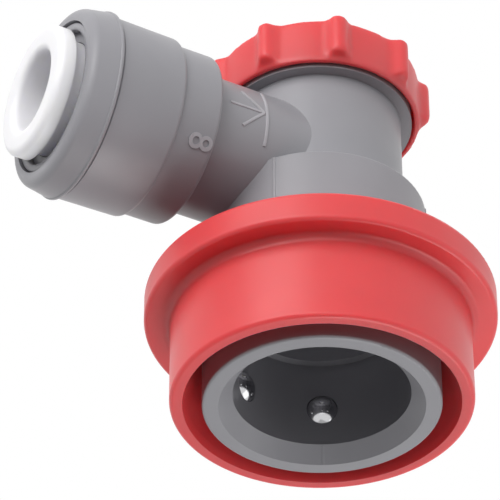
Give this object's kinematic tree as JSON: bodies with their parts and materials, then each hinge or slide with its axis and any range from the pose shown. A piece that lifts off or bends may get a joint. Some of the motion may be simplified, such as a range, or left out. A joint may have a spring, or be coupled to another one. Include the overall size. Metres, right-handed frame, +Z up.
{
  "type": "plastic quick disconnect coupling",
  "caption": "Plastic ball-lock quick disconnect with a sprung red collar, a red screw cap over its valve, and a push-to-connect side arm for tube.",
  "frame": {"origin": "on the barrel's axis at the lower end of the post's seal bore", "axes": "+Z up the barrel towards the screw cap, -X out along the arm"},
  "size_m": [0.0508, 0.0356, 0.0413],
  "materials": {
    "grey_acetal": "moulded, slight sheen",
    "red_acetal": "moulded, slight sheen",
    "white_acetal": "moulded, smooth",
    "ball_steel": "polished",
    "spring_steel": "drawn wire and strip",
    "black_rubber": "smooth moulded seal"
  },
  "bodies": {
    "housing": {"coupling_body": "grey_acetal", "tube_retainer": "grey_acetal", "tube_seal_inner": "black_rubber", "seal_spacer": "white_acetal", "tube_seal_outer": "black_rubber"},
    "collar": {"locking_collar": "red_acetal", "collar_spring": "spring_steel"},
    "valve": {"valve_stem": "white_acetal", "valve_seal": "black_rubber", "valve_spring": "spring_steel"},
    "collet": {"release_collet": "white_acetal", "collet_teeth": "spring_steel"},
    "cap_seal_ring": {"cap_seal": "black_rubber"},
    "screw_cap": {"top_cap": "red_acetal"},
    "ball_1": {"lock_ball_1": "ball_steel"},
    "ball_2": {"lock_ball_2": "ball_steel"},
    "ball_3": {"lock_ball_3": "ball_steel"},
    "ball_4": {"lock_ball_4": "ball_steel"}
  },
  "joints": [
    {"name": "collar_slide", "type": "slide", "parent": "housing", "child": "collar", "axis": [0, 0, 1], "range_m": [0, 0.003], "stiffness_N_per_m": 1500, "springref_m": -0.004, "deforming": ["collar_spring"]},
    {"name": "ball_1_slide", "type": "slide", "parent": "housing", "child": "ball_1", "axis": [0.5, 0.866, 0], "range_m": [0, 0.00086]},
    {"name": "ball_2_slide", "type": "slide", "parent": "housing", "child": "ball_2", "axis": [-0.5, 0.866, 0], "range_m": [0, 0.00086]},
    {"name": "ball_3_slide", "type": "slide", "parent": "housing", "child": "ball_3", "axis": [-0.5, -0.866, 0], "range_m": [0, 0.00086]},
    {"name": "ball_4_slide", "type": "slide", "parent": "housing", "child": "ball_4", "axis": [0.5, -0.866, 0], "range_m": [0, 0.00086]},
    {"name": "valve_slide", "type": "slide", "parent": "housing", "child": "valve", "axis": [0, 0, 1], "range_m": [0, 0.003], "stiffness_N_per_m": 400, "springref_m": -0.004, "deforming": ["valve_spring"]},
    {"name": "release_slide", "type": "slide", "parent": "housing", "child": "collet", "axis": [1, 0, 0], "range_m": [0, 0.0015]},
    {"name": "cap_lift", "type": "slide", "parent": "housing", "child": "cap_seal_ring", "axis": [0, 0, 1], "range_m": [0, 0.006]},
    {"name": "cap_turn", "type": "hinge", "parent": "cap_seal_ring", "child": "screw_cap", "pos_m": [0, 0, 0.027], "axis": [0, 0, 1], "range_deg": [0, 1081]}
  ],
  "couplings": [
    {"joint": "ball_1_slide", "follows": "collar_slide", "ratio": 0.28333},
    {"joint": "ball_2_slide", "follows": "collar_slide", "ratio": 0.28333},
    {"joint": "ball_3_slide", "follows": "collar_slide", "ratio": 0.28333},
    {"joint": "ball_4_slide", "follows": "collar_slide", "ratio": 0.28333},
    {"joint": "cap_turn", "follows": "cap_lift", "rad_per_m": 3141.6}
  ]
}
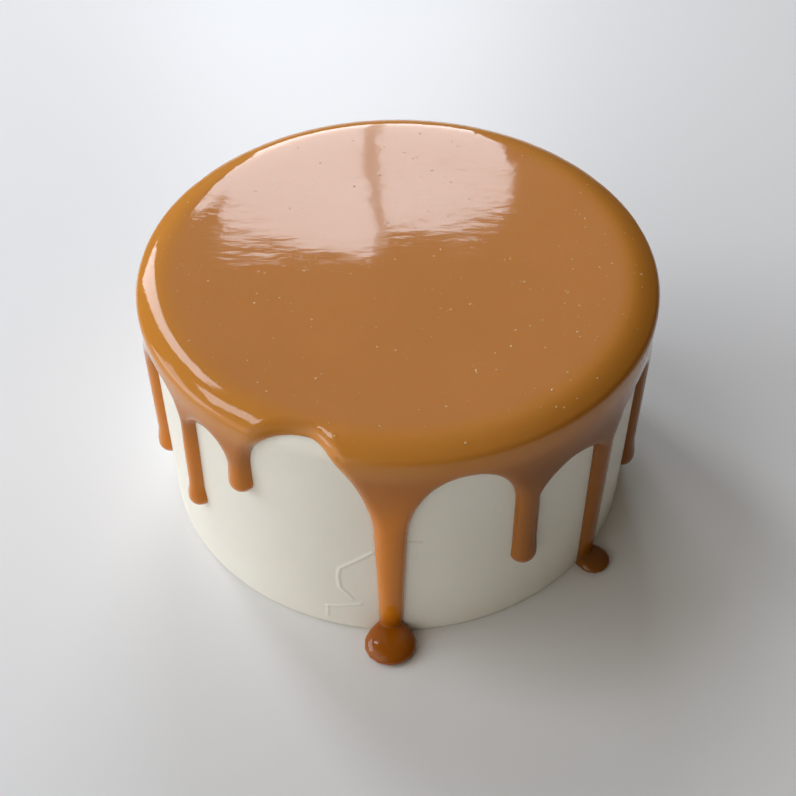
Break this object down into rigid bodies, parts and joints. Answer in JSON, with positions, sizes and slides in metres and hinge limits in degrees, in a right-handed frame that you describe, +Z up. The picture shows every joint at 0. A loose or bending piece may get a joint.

- - - - - - -

#### Task instructions
The records above are to be copied in full, exactly as written.

#### Exercise output
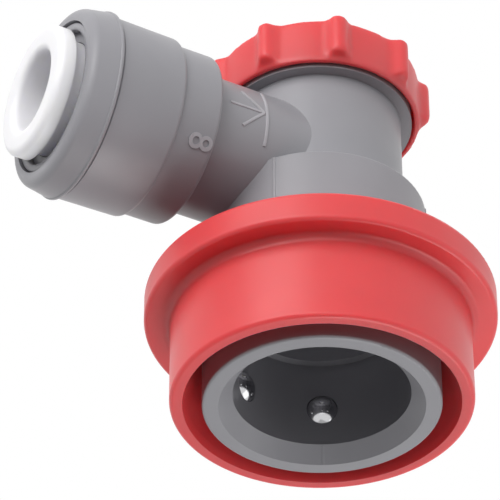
Give this object's kinematic tree as JSON: bodies with their parts and materials, then each hinge or slide with its axis and any range from the pose shown. A piece that lifts off or bends may get a joint. Some of the motion may be simplified, such as a range, or left out. A joint may have a spring, or be coupled to another one. Include the overall size. Metres, right-handed frame, +Z up.
{
  "type": "plastic quick disconnect coupling",
  "caption": "Plastic ball-lock quick disconnect with a sprung red collar, a red screw cap over its valve, and a push-to-connect side arm for tube.",
  "frame": {"origin": "on the barrel's axis at the lower end of the post's seal bore", "axes": "+Z up the barrel towards the screw cap, -X out along the arm"},
  "size_m": [0.0508, 0.0356, 0.0413],
  "materials": {
    "grey_acetal": "moulded, slight sheen",
    "red_acetal": "moulded, slight sheen",
    "white_acetal": "moulded, smooth",
    "ball_steel": "polished",
    "spring_steel": "drawn wire and strip",
    "black_rubber": "smooth moulded seal"
  },
  "bodies": {
    "housing": {"coupling_body": "grey_acetal", "tube_retainer": "grey_acetal", "tube_seal_inner": "black_rubber", "seal_spacer": "white_acetal", "tube_seal_outer": "black_rubber"},
    "collar": {"locking_collar": "red_acetal", "collar_spring": "spring_steel"},
    "valve": {"valve_stem": "white_acetal", "valve_seal": "black_rubber", "valve_spring": "spring_steel"},
    "collet": {"release_collet": "white_acetal", "collet_teeth": "spring_steel"},
    "cap_seal_ring": {"cap_seal": "black_rubber"},
    "screw_cap": {"top_cap": "red_acetal"},
    "ball_1": {"lock_ball_1": "ball_steel"},
    "ball_2": {"lock_ball_2": "ball_steel"},
    "ball_3": {"lock_ball_3": "ball_steel"},
    "ball_4": {"lock_ball_4": "ball_steel"}
  },
  "joints": [
    {"name": "collar_slide", "type": "slide", "parent": "housing", "child": "collar", "axis": [0, 0, 1], "range_m": [0, 0.003], "stiffness_N_per_m": 1500, "springref_m": -0.004, "deforming": ["collar_spring"]},
    {"name": "ball_1_slide", "type": "slide", "parent": "housing", "child": "ball_1", "axis": [0.5, 0.866, 0], "range_m": [0, 0.00086]},
    {"name": "ball_2_slide", "type": "slide", "parent": "housing", "child": "ball_2", "axis": [-0.5, 0.866, 0], "range_m": [0, 0.00086]},
    {"name": "ball_3_slide", "type": "slide", "parent": "housing", "child": "ball_3", "axis": [-0.5, -0.866, 0], "range_m": [0, 0.00086]},
    {"name": "ball_4_slide", "type": "slide", "parent": "housing", "child": "ball_4", "axis": [0.5, -0.866, 0], "range_m": [0, 0.00086]},
    {"name": "valve_slide", "type": "slide", "parent": "housing", "child": "valve", "axis": [0, 0, 1], "range_m": [0, 0.003], "stiffness_N_per_m": 400, "springref_m": -0.004, "deforming": ["valve_spring"]},
    {"name": "release_slide", "type": "slide", "parent": "housing", "child": "collet", "axis": [1, 0, 0], "range_m": [0, 0.0015]},
    {"name": "cap_lift", "type": "slide", "parent": "housing", "child": "cap_seal_ring", "axis": [0, 0, 1], "range_m": [0, 0.006]},
    {"name": "cap_turn", "type": "hinge", "parent": "cap_seal_ring", "child": "screw_cap", "pos_m": [0, 0, 0.027], "axis": [0, 0, 1], "range_deg": [0, 1081]}
  ],
  "couplings": [
    {"joint": "ball_1_slide", "follows": "collar_slide", "ratio": 0.28333},
    {"joint": "ball_2_slide", "follows": "collar_slide", "ratio": 0.28333},
    {"joint": "ball_3_slide", "follows": "collar_slide", "ratio": 0.28333},
    {"joint": "ball_4_slide", "follows": "collar_slide", "ratio": 0.28333},
    {"joint": "cap_turn", "follows": "cap_lift", "rad_per_m": 3141.6}
  ]
}
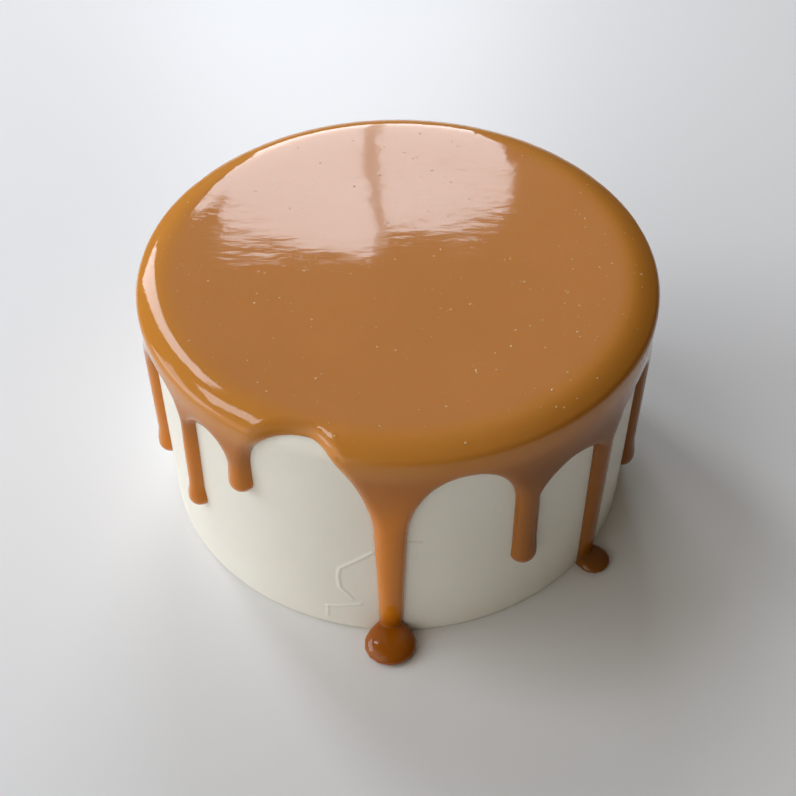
Break this object down into rigid bodies, parts and joints. Answer in JSON, with positions, sizes and slides in metres and hinge limits in degrees, in a right-handed frame that you describe, +Z up. The picture shows every joint at 0. A loose or bending piece may get a joint.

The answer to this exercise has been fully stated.